● PROBLEM DESCRIPTION: Repeat only the lines running from the beginning of the material through the line that contains "EYE_CENTRE = (-0.6, 17.1, 105.9)".

● STORED DATA:

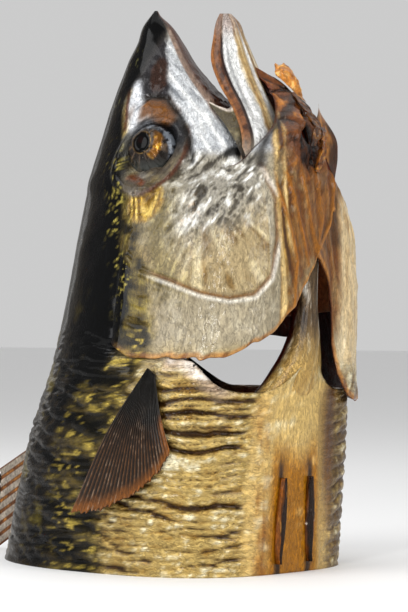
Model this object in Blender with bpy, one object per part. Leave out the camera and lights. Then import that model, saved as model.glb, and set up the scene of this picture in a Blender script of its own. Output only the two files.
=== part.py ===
"""The front half of a smoked mackerel, standing on the flat face where it was cut across.

Frame: +Z runs up the fish from the cut to the snout, +X points to the belly, and -Y is the
fish's right side. The origin is on the cut face. Formulas work in millimetres, and every mesh
is scaled to metres when it is made.
"""

import math

import bmesh
import bpy
import numpy as np

MM = 0.001

# ---------------------------------------------------------------- driving dimensions, mm
SNOUT_Z = 143.7  # top of the upper jaw above the cut
JAW_TIP_Z = 142.4  # top of the lower jaw
COLLAR_Z = 45.0  # lowest point of the shoulder rim behind the gill openings
COLLAR_RISE = 12.0  # how much higher that rim is at its back end
THROAT_TOP_Z = 129.0  # where the throat skin meets the keel of the lower jaw
CHEEK_Z = 104.0  # where the gill covers grow out of the cheeks
TRUNK_TWIST = -13.0  # degrees that the cut end has turned, belly towards the right side
HEAD_TWIST = 14.0  # degrees that the snout has turned the other way
WALL = 1.8  # free edges of the gill covers
ROOT = 1.2  # how far the gill covers reach into the head
JAW_WALL = 2.2
GAP = 0.3  # between solids that touch
EYE_RADIUS = 7.0
EYE_BULGE = 0.57  # half thickness of an eyeball over its radius
EYE_CENTRE = (-0.6, 17.1, 105.9)  # of the left eye; the right one is its mirror image

# Each station is height, back, widest line, belly, half thickness, and the superellipse powers
# of the back half and the belly half. The outline runs round the closed gill covers.
OUTLINE = (
    (0.0, -55.0, -6.0, 37.0, 35.0, 2.1, 3.0),
    (20.0, -48.0, -3.0, 38.0, 36.0, 2.1, 3.0),
    (36.0, -41.5, 0.0, 38.5, 36.5, 2.1, 3.0),
    (50.0, -35.0, 2.0, 38.5, 34.5, 2.1, 3.2),
    (62.0, -31.0, 3.0, 39.0, 33.0, 2.2, 3.4),
    (76.0, -28.0, 3.0, 39.5, 31.0, 2.2, 3.4),
    (88.0, -26.5, 3.0, 39.5, 27.5, 2.2, 3.4),
    (97.0, -25.0, 3.0, 39.5, 24.0, 2.2, 3.2),
    (104.0, -23.6, 4.0, 38.8, 20.5, 2.2, 2.8),
    (112.0, -21.5, 7.0, 37.0, 17.5, 2.2, 2.6),
    (118.0, -19.6, 10.0, 32.4, 14.0, 2.2, 2.4),
    (124.0, -17.5, 13.0, 26.4, 9.0, 2.2, 2.2),
    (130.0, -15.0, 15.0, 18.8, 5.0, 2.2, 2.0),
)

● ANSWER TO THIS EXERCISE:
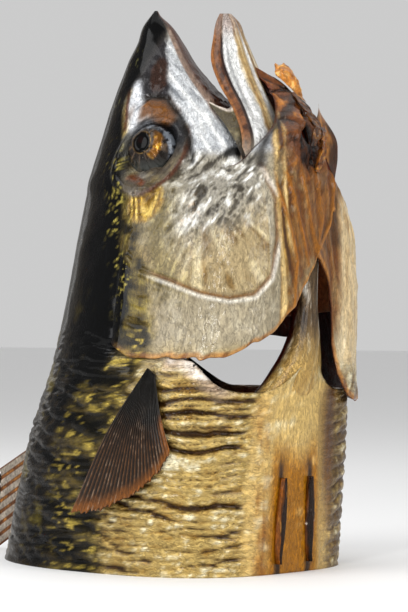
Model this object in Blender with bpy, one object per part. Leave out the camera and lights. Then import that model, saved as model.glb, and set up the scene of this picture in a Blender script of its own. Output only the two files.
=== part.py ===
"""The front half of a smoked mackerel, standing on the flat face where it was cut across.

Frame: +Z runs up the fish from the cut to the snout, +X points to the belly, and -Y is the
fish's right side. The origin is on the cut face. Formulas work in millimetres, and every mesh
is scaled to metres when it is made.
"""

import math

import bmesh
import bpy
import numpy as np

MM = 0.001

# ---------------------------------------------------------------- driving dimensions, mm
SNOUT_Z = 143.7  # top of the upper jaw above the cut
JAW_TIP_Z = 142.4  # top of the lower jaw
COLLAR_Z = 45.0  # lowest point of the shoulder rim behind the gill openings
COLLAR_RISE = 12.0  # how much higher that rim is at its back end
THROAT_TOP_Z = 129.0  # where the throat skin meets the keel of the lower jaw
CHEEK_Z = 104.0  # where the gill covers grow out of the cheeks
TRUNK_TWIST = -13.0  # degrees that the cut end has turned, belly towards the right side
HEAD_TWIST = 14.0  # degrees that the snout has turned the other way
WALL = 1.8  # free edges of the gill covers
ROOT = 1.2  # how far the gill covers reach into the head
JAW_WALL = 2.2
GAP = 0.3  # between solids that touch
EYE_RADIUS = 7.0
EYE_BULGE = 0.57  # half thickness of an eyeball over its radius
EYE_CENTRE = (-0.6, 17.1, 105.9)  # of the left eye; the right one is its mirror image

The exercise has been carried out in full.